Canna da zucchero, riso, gelsomino, anice, sesamo, cannella, zafferano, miele, mandorle e pistacchi: solo alcuni dei regali che la dominazione araba in sicilia lasciò in eredità ormai perenne e consolidata nelle nostre tradizioni culinarie.
Come ho avuto modo di dire anche altrove, il periodo dei Saraceni in Sicilia fu l'alba di una cività molto fiorente, rispettosa verso le tradizioni locali, ed innovativa rispetto alle novità apportate.
E' incredibile il numero dei piatti e delle tecniche di preparazione per cui dobbiamo essere loro grati: la cassata (qas'at, bacinella), la cubàita (qubaita/qupaita), i geli (di melone, mosto, cannella e gelsomino), le panelle, i cannoli, la kàlia (ceci e semi di zucca essiccati e salati), le arancine, il pane con la milza, i dolci alle essenze di frutta e di fiori.
C'è una storia dietro ad ognuno di questi piatti, ma mi dilungherei nel raccontarla adesso (magari in altri post!).
Quel che voglio raccontarvi è che io sento irresistibile il richiamo di queste radici, forse perchè in realtà così rappresentative della città in cui vivo.
Il dolce di cui vi parlo oggi è il dolce della mia pasquetta: ha il colore dell'ambra ed il profumo dell'oriente.

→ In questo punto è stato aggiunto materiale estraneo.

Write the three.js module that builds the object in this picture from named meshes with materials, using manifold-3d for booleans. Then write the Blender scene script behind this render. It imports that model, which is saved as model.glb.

O forse dovrei dire della Sicilia!
E' nato pensando a qualcosa che ricordasse la colomba pasquale (gli agrumi canditi, il profumo d'arancia, le mandorle) ma che fosse più rapida da fare, meno burrosa, e un pò più umida (non avevo il tempo per una farcitura, e ho pensato al miele caldo).
Le foto non sono bellissime, perché è il dolce che ho portato ad una scampagnata, volevo fotografare anche una fetta, ma sono riuscita a rubare solo due scatti prima che finisse.
Sono sicura però che vi piacerà: trovo irresistibile la colatura di miele, dorata, calda, umida. Si insinuerà per qualche centimetro sotto la superficie del dolce e lo renderà molto morbido, dolce, ma non stucchevole per il retrogusto un pò amaro del miele scelto. Provate, magari aggiungendo un pò di granella di zucchero, che io non avevo, e fatemi sapere!
Nota sul miele utilizzato:il miele di eucalipto (il nostro è di produzione propria) è tipico delle regioni meridionali, dove quest'albero è abbastanza diffuso.Anche per questo noi lo abbiamo in quantità, e lo utilizziamo spesso.Ha un colore ambra scuro, è molto denso (per questo l'ho scaldato per restituirgli un pò di fluidità) e ha una grana molto compatta.Il profumo che lo caratterizza è quello di liquirizia (ma anche di legna o di funghi, in alcuni casi, cosa che lo rende molto pregevole coi formaggi stagionati), con un retrogusto appena salato.Ha le stesse proprietà benefiche dell'eucalipto (anti raffreddore).Di solito lo uso per dolcificare tè e tisane, coi dolci non lo avevo ancora provato, ma devo dire che non ne sono rimasta delusa: come accennavo, è meno zuccherino del millefiori, o di altri tipi di miele, ed è perfetto per questa "glassatura".
- farina, 300g.
- burro, 100 g.
- zucchero, 70 g.
- latte, 100 ml.
- uova, 3 medie
- lievito, 1 bustina
- scorza d'arancia, 2 cucchiai
- liquore amaretto, 1/2 bicchierino
- cedro e arancia canditi, 60g
- amaretti, 10
- mandorle a lamelle, 70g
- miele di eucalipto, 4 cucchiai colmi
Setacciare la farina con il lievito.
Montare il burro con lo zucchero e i tuorli.
Unire la farina, e versare il latte a filo per ottenere un impasto sodo.
Unire la scorza d'arancia (l'equivalente della scorza di due arance) ed il liquore.
Montare gli albumi a neve ed unirli delicatamente al composto.
Imbrurrare una teglia da 26 cm di diametro, versarvi metà dell'impasto.
Unire i canditi spargendoli sulla superficie uniformemente, stessa cosa con gli amaretti briciolati grossolanamente.
Versare sopra il rimanente impasto e cuocere a 180° per 40 minuti circa.
Sformare il dolce, e cospargerlo, ancora caldo di due cucchiai di miele bollente versato a filo su tutta la superficie.
Spargere le mandorle a lamelle, unire quindi altri due cucchiai di miele bollente per "incollarle" alla superficie del dolce.
Lasciare raffreddare completamente prima di servire.